Al avalar la permanencia en nuestro ordenamiento jurídico de la figura del arraigo, en su sesión del 14 de abril de este año, ninguno de los ministros de la Suprema Corte de Justicia de la Nación defendió que esa medida cautelar fuera respetuosa de los derechos humanos.
Ninguno de los argumentos para la resolución fue de índole jurídica, si bien, el fallo —tomado por mayoría de seis votos contra cinco—, como lo apunté la semana pasada, era previsible porque es congruente con la resolución precedente del 3 de septiembre de 2013, en la que nuestro máximo tribunal decidió que los derechos humanos previstos en los tratados internacionales pueden ser restringidos por artículos de la Constitución.
Con el fallo de hace año y medio, la Suprema Corte de Justicia de la Nación echaba abajo el principio pro homine o pro persona introducido por la reforma constitucional de 2011, de acuerdo con la cual los tratados internacionales en materia de derechos humanos tienen jerarquía supraconstitucional cuando sus normas son más benéficas para la persona, pero la Constitución tiene una jerarquía superior a la de los tratados cuando la disposición constitucional otorga mayor protección al individuo.

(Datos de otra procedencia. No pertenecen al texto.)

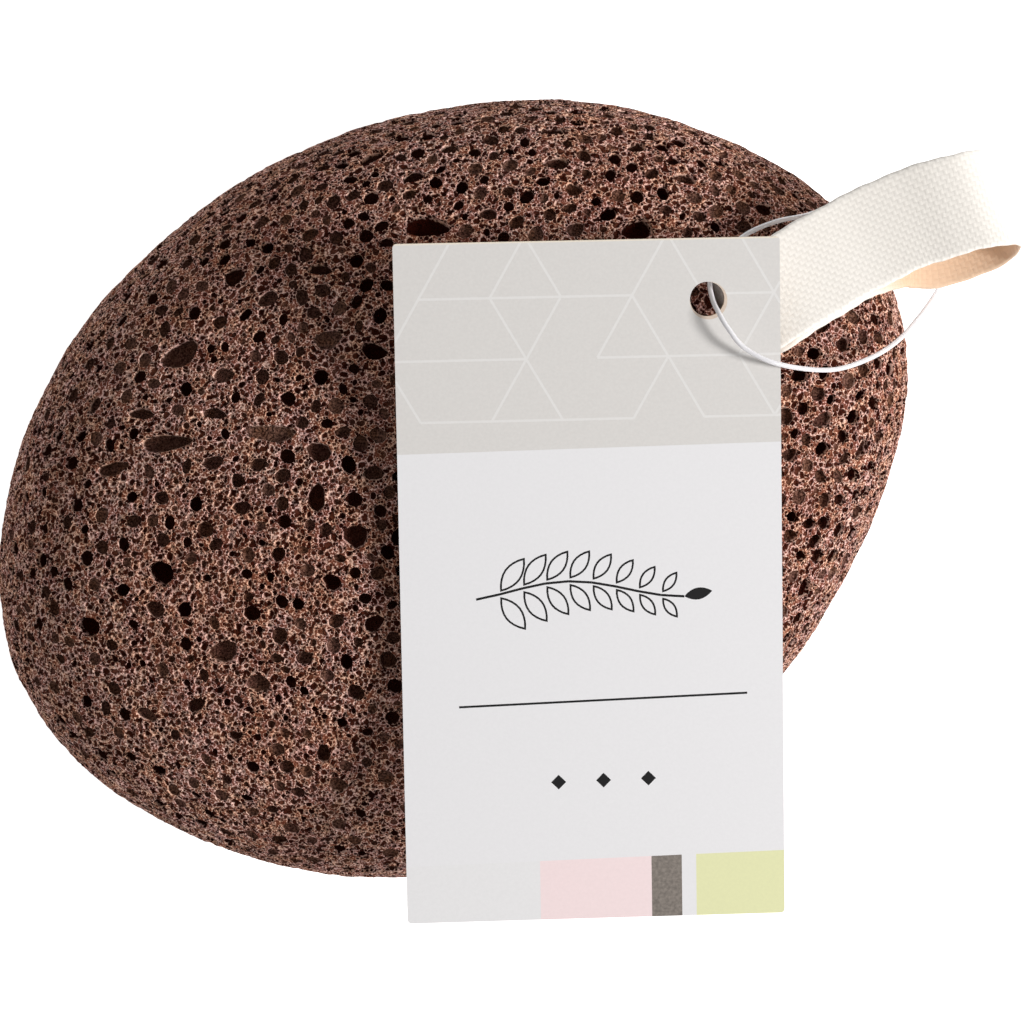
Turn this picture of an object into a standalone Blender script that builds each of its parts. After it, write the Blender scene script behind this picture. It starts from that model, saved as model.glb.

De los argumentos expuestos para defender el arraigo, dos me llaman, particularmente, la atención. Uno de ellos es curioso. La Corte —dijeron reiteradamente varios ministros en la sesión— tenía que “darle una deferencia al poder constituyente de manera indefectible”.
Deferencia significa —dice el Diccionario de la Real Academia Española— adhesión al dictamen o proceder ajeno, por respeto o por excesiva moderación; muestra de respeto o de cortesía, o conducta condescendiente. Es decir, por cortesía, condescendencia y excesiva moderación, la Corte (los seis ministros que suscribieron el fallo mayoritario) admite que una figura indefendible prevalezca sobre los derechos humanos.
Con la misma deferencia por el constituyente permanente, nuestro máximo tribunal pudo optar por aplicar en ambas resoluciones, la del 3 de septiembre de 2013 y la del 14 de abril de este año, el segundo párrafo del artículo 1º reformado de la Constitución, que consagra el principio pro homine o pro persona, y que también es de la autoría de ese poder.
De esa manera, además de la deferencia por el constituyente permanente, el alto tribunal también la hubiera tenido con la supremacía jerárquica de los derechos humanos y con todas las víctimas —pasadas, presentes y futuras— de la aplicación del arraigo.
El otro argumento fue que el arraigo tiene entre sus finalidades la de hacer efectivos los derechos de las víctimas. Con esa lógica, cualquier abuso contra un indiciado —la detención indebida, la cancelación del derecho a la defensa, la tortura— estaría justificado: todos esos atropellos favorecerían un fallo condenatorio. Volveríamos a la Inquisición.
Pero, ¿eso hace efectivos los derechos de las víctimas? Por supuesto que no. Lo que las víctimas quieren, además de que se les brinde una atención profesional y se les repare el daño, es que los culpables de los delitos sean castigados, y eso no se logra restringiendo o suprimiendo derechos a éstos, sino con una investigación escrupulosa y eficaz por parte del Ministerio Público.
Por lo demás, hay que decir que el arraigo no ha aumentado la eficacia de dicho órgano de la acusación. De los miles y miles de arraigos que se han aplicado, en 97 por ciento de los casos no se han obtenido pruebas para iniciar un proceso penal contra los indiciados.
El arraigo es una grave anomalía en nuestro sistema de justicia penal. En el Estado de derecho debe investigarse para detener, y no detener para investigar. No existe una figura similar en ningún otro país democrático. Esa medida cautelar permite que una persona pueda estar detenida sin pruebas hasta por 80 días sin ser puesta a disposición de un juez. Ese lapso prolongadísimo en un limbo kafkiano es apto para causar angustia extrema al arraigado y sus familiares. Además, muy probablemente, al arraigado, aunque al final sea puesto en libertad, la medida le hará perder amigos y empleo, le destruirá la reputación y le agriará el vino interior.